Free wifi. Instagram. X. posts “I’m really excited to be apart of the @CNN #opinion team for the #NewHampshire results.” I thumb through her story, soundbites and a bottle of Cabernet some travel PR sent to her law firm. A few years ago, X. invited me to join her, and join Him. We met in Mexico, my first trip on spec. X. alienated every writer with her politics six months after her boss descended his escalator. I just smiled. I stuffed a sock in an unceasing pendant light to fall asleep. I just smiled. Postcards followed. An offer to serve my country. “Take one more trip then come home and join Us.” I haven’t sat home since 2016, terrified of what my country’s become. Terrified I’d say yes.
Doesn’t she know.
Eventually.
Downstairs Gianni shows us the infamous fake Macallan bottle, a clipping about the hotel director who flew to China to refund a customer $10000. No one questions what’s real anymore. In the dining room: Dancing, all you can eat salad bar, buttered veal and fries. Nothing humbles like a humble meal I still can’t afford.
Strokes, Rosey alums, play for Bernie.
The next morning another Bentley picks me up in the brown snow. Toweled off my suitcase upstairs because I knew the driver would judge the mess. On the other side of the mountain there are doormats, oat milk, blazing fires. [Two nights. Feel free to dine wherever. —E.] The clerk enters my credit card manually, “just for the record.” A polite reminder we both have jobs to do.
I eat every pasta with no shame between two blonde women married to small men seated like purses on stools. The hotel is only open four months a year, the bar manager tells me. He tells me about his wine cellar at home in Lake Como. He wants to know: “Do you know about champagne?”

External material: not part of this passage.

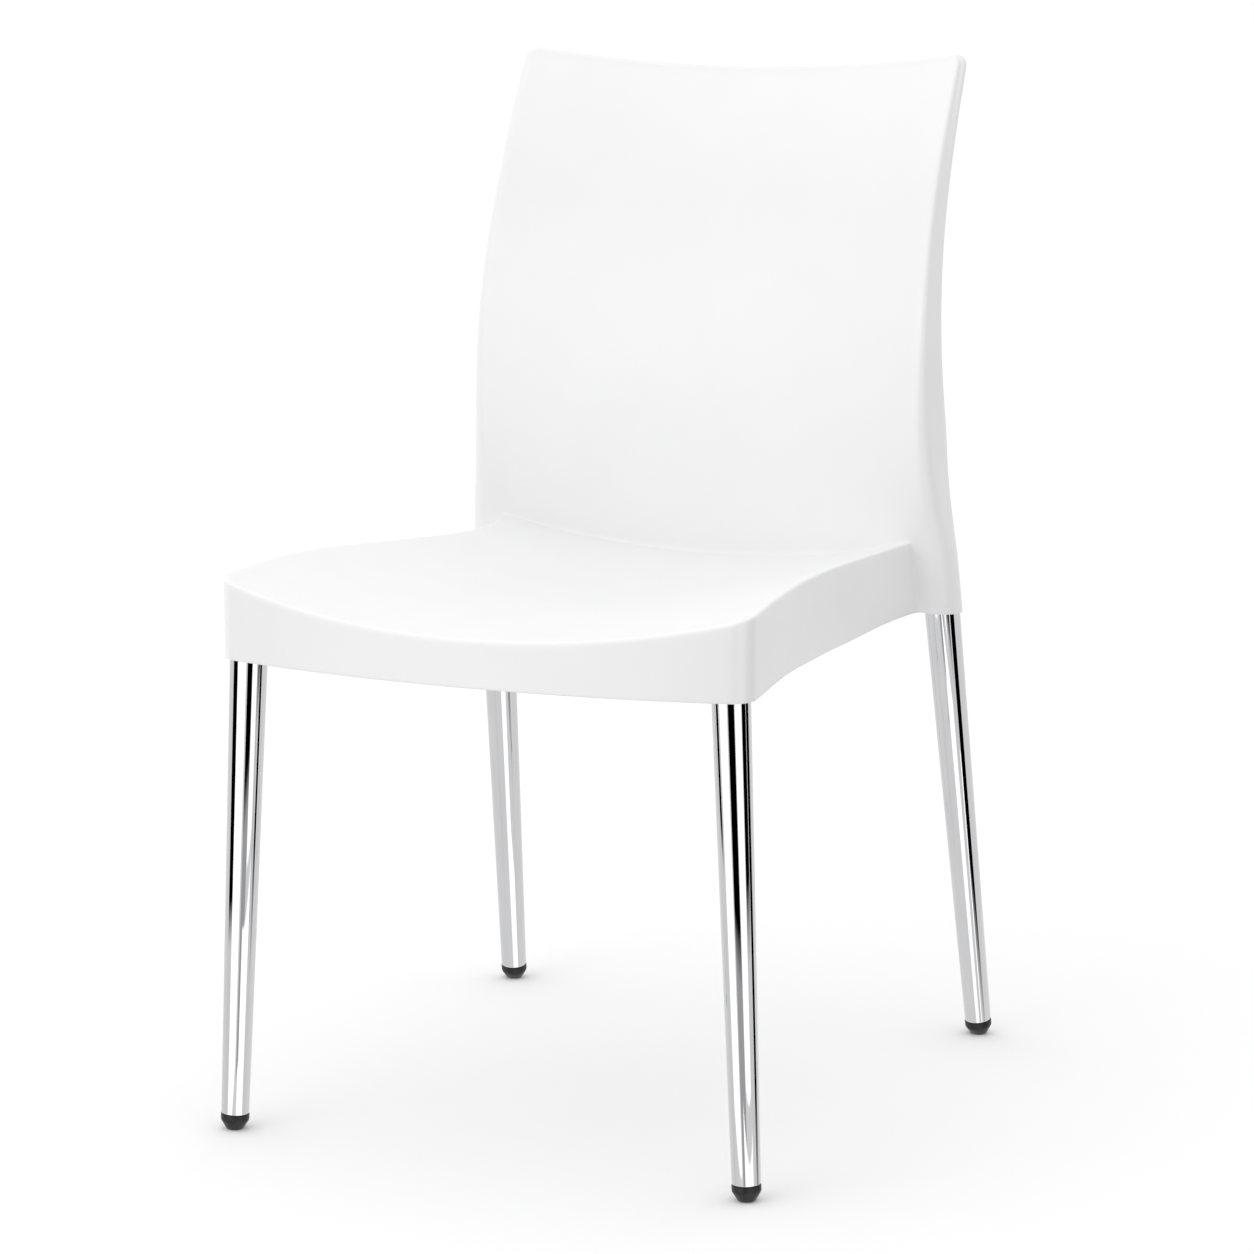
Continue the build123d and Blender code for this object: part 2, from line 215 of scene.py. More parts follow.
def mix(a, b, t):
    """a where t is 0, b where t is 1, in proportion between."""
    return a + (b - a) * t


def steps(start, end, count):
    """Evenly spaced values from start to end, in count steps."""
    return [mix(start, end, i / count) for i in range(count + 1)]


def seat_height(x, y):
    """Height of the seat's top surface."""
    half = seat_half(max(y, CORNER_Y))
    return seat_edge(y) - seat_dish(y) * (1 - (x / half) ** 2)


def back_face(x, z):
    """Y of the back's front surface."""
    half = back_half(z) - back_round(z)
    return back_front(z) + BACK_DISH * (1 - (x / half) ** 2)


def back_wall(z):
    """The panel's thickness measured along Y, which grows as the panel leans."""
    reach = 5.0
    lean = (back_front(z + reach) - back_front(z - reach)) / (2 * reach)
    return SKIN * math.sqrt(1 + lean**2)


def back_top(x):
    """Height of the back's top edge, which dips in the middle."""
    return BACK_TOP - TOP_DIP * (1 - (x / TOP_HALF) ** 2)


def crease_y(x):
    """Where the seat's surface meets the back's, at a distance from the centre."""
    y = CREASE_GUESS
    for _ in range(SETTLE_STEPS):
        y = back_face(x, seat_height(x, y))
    return y


# The shell's control mesh


class Pair:
    """One place on the visible skin and the one inside it."""

    def __init__(self, outer, inner):
        self.outer, self.inner = outer, inner


class ShellCage:
    """Quads between pairs, mirrored left to right, closed round their free edges."""

    def __init__(self):
        self.mesh = bmesh.new()
        self.made = {}
        self.skin = []

    def vert(self, pair, side, inner=False):
        place = pair.inner if inner else pair.outer
        if abs(place[0]) < 1e-6:
            side = 1
        key = (pair, side, inner)
        if key not in self.made:
            x, y, z = place
            self.made[key] = self.mesh.verts.new((side * x * MM, (y + DEPTH_SHIFT) * MM, z * MM))
        return self.made[key]

    def face(self, corners, side, inner):
        verts = [self.vert(pair, side, inner) for pair in corners]
        if (side < 0) != inner:
            verts.reverse()
        return self.mesh.faces.new(verts)

    def grid(self, rows, inside=True):
        """rows of pairs, wound so that the visible side faces outwards on the right half."""
        for low, high in zip(rows, rows[1:]):
            for a, b, c, d in zip(low, low[1:], high[1:], high):
                for side in (1, -1):
                    self.skin.append(self.face((a, b, c, d), side, False))
                    if inside:
                        self.face((a, b, c, d), side, True)

    def close_rim(self):
        """Joins the visible skin to the inside all round the shell's free edge."""
        inner_of = {}
        for (pair, side, inner), vert in self.made.items():
            if not inner and (pair, side, True) in self.made:
                inner_of[vert] = self.made[(pair, side, True)]
        for face in list(self.skin):
            for loop in face.loops:
                edge = loop.edge
                if len(edge.link_faces) == 1:
                    a, b = loop.vert, loop.link_loop_next.vert
                    self.mesh.faces.new((b, a, inner_of[a], inner_of[b]))


def seat_outline(station, inset):
    """A point inside the seat's outline from above, at a station: a part and an angle or a Y."""
    part, value = station
    if part == "front":
        radius = FRONT_RADIUS - inset
        return radius * math.sin(value), FRONT_Y + FRONT_RADIUS - radius * math.cos(value)
    if part == "corner":
        radius = CORNER_RADIUS - inset
        return CORNER_X + radius * math.sin(value), CORNER_Y - radius * math.cos(value)
    slope = (seat_half(value + 1) - seat_half(value - 1)) / 2
    length = math.sqrt(1 + slope**2)
    return seat_half(value) - inset / length, value + inset * slope / length


def coons(bottom, right, top, left):
    """Fills a four-sided patch from its edges: bottom and top run left to right, the others up."""
    columns, rows = len(bottom), len(left)
    patch = []
    for i in range(rows):
        v = i / (rows - 1)
        row = []
        for j in range(columns):
            u = j / (columns - 1)
            along = mix(left[i], right[i], u) + mix(bottom[j], top[j], v)
            corners = mix(mix(bottom[0], bottom[-1], u), mix(top[0], top[-1], u), v)
            row.append(along - corners)
        patch.append(row)
    return patch


def skirt_levels(top, bottom):
    """Heights of the control rows down the skirt."""
    middle = [mix(top, bottom, share) for share in SKIRT_SHARES]
    return [top, top - EDGE_DROP, *middle, bottom + RIM_SUPPORT, bottom]


def seat_pair(x, y):
    z = seat_height(x, y)
    return Pair((x, y, z), (x, y, z - SKIN))


def back_pair(x, z):
    y = back_face(x, z)
    return Pair((x, y, z), (x, y + back_wall(z), z))


def skirt_column(station, wall):
    """Points down the skirt at one station, from the seat's edge to the rim."""
    x, y = seat_outline(station, 0)
    inner_x, inner_y = seat_outline(station, wall)
    top = seat_height(x, y)
    levels = skirt_levels(top, skirt_bottom(y))
    inner_levels = [top - SKIN] + [min(z, top - EDGE_DROP_INSIDE) for z in levels[1:]]
    return [Pair((x, y, z), (inner_x, inner_y, inner_z)) for z, inner_z in zip(levels, inner_levels)]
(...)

I think about S. ass up in a Rent The Runway gown on the vintner’s bed. Outtake from an unpublished photo shoot because the wine publicist couldn’t bother with follow up. Three free trips to France in a year. Planes, trains. Fudgy Comte, the local ham. Caviar and Philippe Starck after hours at the Palais de Tokyo. (All of us ignored him, maypoling a T editor. I ask about my last story, the Silver Laker—Would Y. really have killed the story if I didn’t leave out the coke in the Rosevelt parking lot? “I don’t know. Probably.” The casual money laundering brag before he made the strip mall sushi chef dance to The Weeknd? “Was he an advertiser?” How he disappeared from the club that night, leaving us with Lana Del Rey while he left for three days in search of Lana Del Rey. “But Y. wasn’t really an editor. You know she used to be Z’s assistant.”) Cristal at the New Museum. Vertical tasting at the Mandarin. Bottles. A candle. “Don’t you have everything you need?” Every trip the risk and reward is breaking even.
Next to me at lunch a man in headphones with his back to me watching Fox News on an iPad. South facing views. I watch over his shoulder until we both feel seen. He leaves without paying and his coat. Some people never pay. I still have to pretend. Make the gesture. Sign a check in the air and hope it clears.